» The request: Please write out the material that follows, exactly as it stands.

____ Data lines

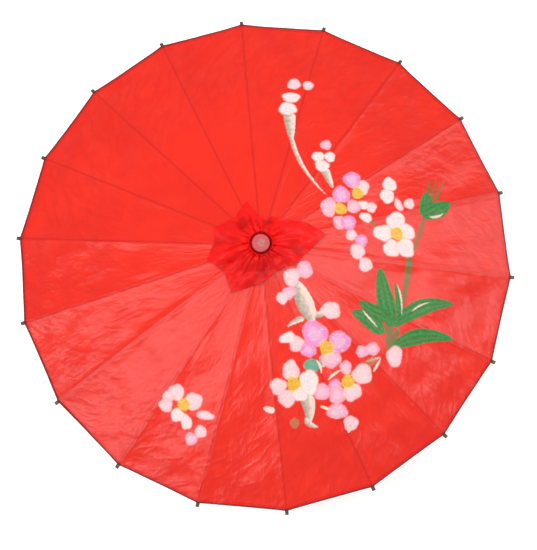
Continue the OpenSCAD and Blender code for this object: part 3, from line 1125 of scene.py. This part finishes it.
def tube(name: str, route: Points, radius: float, sides: int = 8) -> bpy.types.Object:
    """Sweep a round thread along a route.

    Args:
        name: The piece's name.
        route: The points that the thread follows.
        radius: The thread's radius.
        sides: Faces round the thread.

    Returns:
        The piece.
    """
    shape = bmesh.new()
    last = len(route) - 1
    bmesh.ops.create_cone(shape, cap_ends=True, segments=sides, radius1=radius, radius2=radius, depth=1.0)
    lengthwise = [edge for edge in shape.edges if abs(edge.verts[0].co.z - edge.verts[1].co.z) > 0.5]
    bmesh.ops.subdivide_edges(shape, edges=lengthwise, cuts=last - 1, use_grid_fill=False)
    ways = np.gradient(route, axis=0)
    for vert in shape.verts:
        row = round((vert.co.z + 0.5) * last)
        ahead = Vector(ways[row]).normalized()
        side = ahead.cross(Vector((0, 0, 1)))
        upright = side.length <= 1e-3
        side = Vector((1, 0, 0)) if upright else side.normalized()
        up = side.cross(ahead)
        vert.co = Vector(route[row]) + side * vert.co.x + up * vert.co.y
    bmesh.ops.recalc_face_normals(shape, faces=shape.faces)
    for face in shape.faces:
        face.smooth = len(face.verts) == 4
    return make_piece(name, shape)


# --------------------------------------------------------------------------------------------------
# Cloth
# --------------------------------------------------------------------------------------------------


class Side(Enum):
    """The parts of the cloth that one rib carries: what is glued on it, and half a gore each side."""

    LEFT = 1
    GLUED = 0
    RIGHT = -1


@dataclass
class Pleat:
    """How a half gore would fold in behind its rib as the parasol closes; the fold itself is not made.

    Attributes:
        lean: Angle between the folding direction and the cloth, in degrees. Not used.
        keep: Share of the width that is left along that direction. Not used.
    """

    lean: float = 4.5
    keep: float = 0.02

    def fold(
        self, piece: bpy.types.Object, skeleton: Skeleton, number: int, side: Side, margin: float
    ) -> None:
        """Work out where a piece's fold beside its rib would start, and give the piece its own mesh; the
        piece is not folded.

        Args:
            piece: The piece, which rides on the rib.
            skeleton: The frame's sizes.
            number: The rib's number.
            side: The side of the rib that the piece is on.
            margin: Half the width of the glued cloth, which doesn't fold.
        """
        out = skeleton.out(number)
        tangent = skeleton.beside(number) * side.value
        root = out * skeleton.radius(0.0, skeleton.lift) + tangent * margin
        root.z = skeleton.height(0.0, skeleton.lift)
        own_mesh(piece)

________

» Answer to the task:
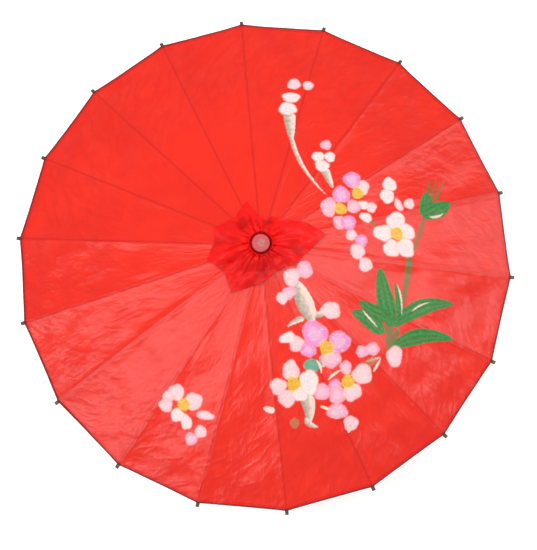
Continue the OpenSCAD and Blender code for this object: part 3, from line 1125 of scene.py. This part finishes it.
def tube(name: str, route: Points, radius: float, sides: int = 8) -> bpy.types.Object:
    """Sweep a round thread along a route.

    Args:
        name: The piece's name.
        route: The points that the thread follows.
        radius: The thread's radius.
        sides: Faces round the thread.

    Returns:
        The piece.
    """
    shape = bmesh.new()
    last = len(route) - 1
    bmesh.ops.create_cone(shape, cap_ends=True, segments=sides, radius1=radius, radius2=radius, depth=1.0)
    lengthwise = [edge for edge in shape.edges if abs(edge.verts[0].co.z - edge.verts[1].co.z) > 0.5]
    bmesh.ops.subdivide_edges(shape, edges=lengthwise, cuts=last - 1, use_grid_fill=False)
    ways = np.gradient(route, axis=0)
    for vert in shape.verts:
        row = round((vert.co.z + 0.5) * last)
        ahead = Vector(ways[row]).normalized()
        side = ahead.cross(Vector((0, 0, 1)))
        upright = side.length <= 1e-3
        side = Vector((1, 0, 0)) if upright else side.normalized()
        up = side.cross(ahead)
        vert.co = Vector(route[row]) + side * vert.co.x + up * vert.co.y
    bmesh.ops.recalc_face_normals(shape, faces=shape.faces)
    for face in shape.faces:
        face.smooth = len(face.verts) == 4
    return make_piece(name, shape)


# --------------------------------------------------------------------------------------------------
# Cloth
# --------------------------------------------------------------------------------------------------


class Side(Enum):
    """The parts of the cloth that one rib carries: what is glued on it, and half a gore each side."""

    LEFT = 1
    GLUED = 0
    RIGHT = -1


@dataclass
class Pleat:
    """How a half gore would fold in behind its rib as the parasol closes; the fold itself is not made.

    Attributes:
        lean: Angle between the folding direction and the cloth, in degrees. Not used.
        keep: Share of the width that is left along that direction. Not used.
    """

    lean: float = 4.5
    keep: float = 0.02

    def fold(
        self, piece: bpy.types.Object, skeleton: Skeleton, number: int, side: Side, margin: float
    ) -> None:
        """Work out where a piece's fold beside its rib would start, and give the piece its own mesh; the
        piece is not folded.

        Args:
            piece: The piece, which rides on the rib.
            skeleton: The frame's sizes.
            number: The rib's number.
            side: The side of the rib that the piece is on.
            margin: Half the width of the glued cloth, which doesn't fold.
        """
        out = skeleton.out(number)
        tangent = skeleton.beside(number) * side.value
        root = out * skeleton.radius(0.0, skeleton.lift) + tangent * margin
        root.z = skeleton.height(0.0, skeleton.lift)
        own_mesh(piece)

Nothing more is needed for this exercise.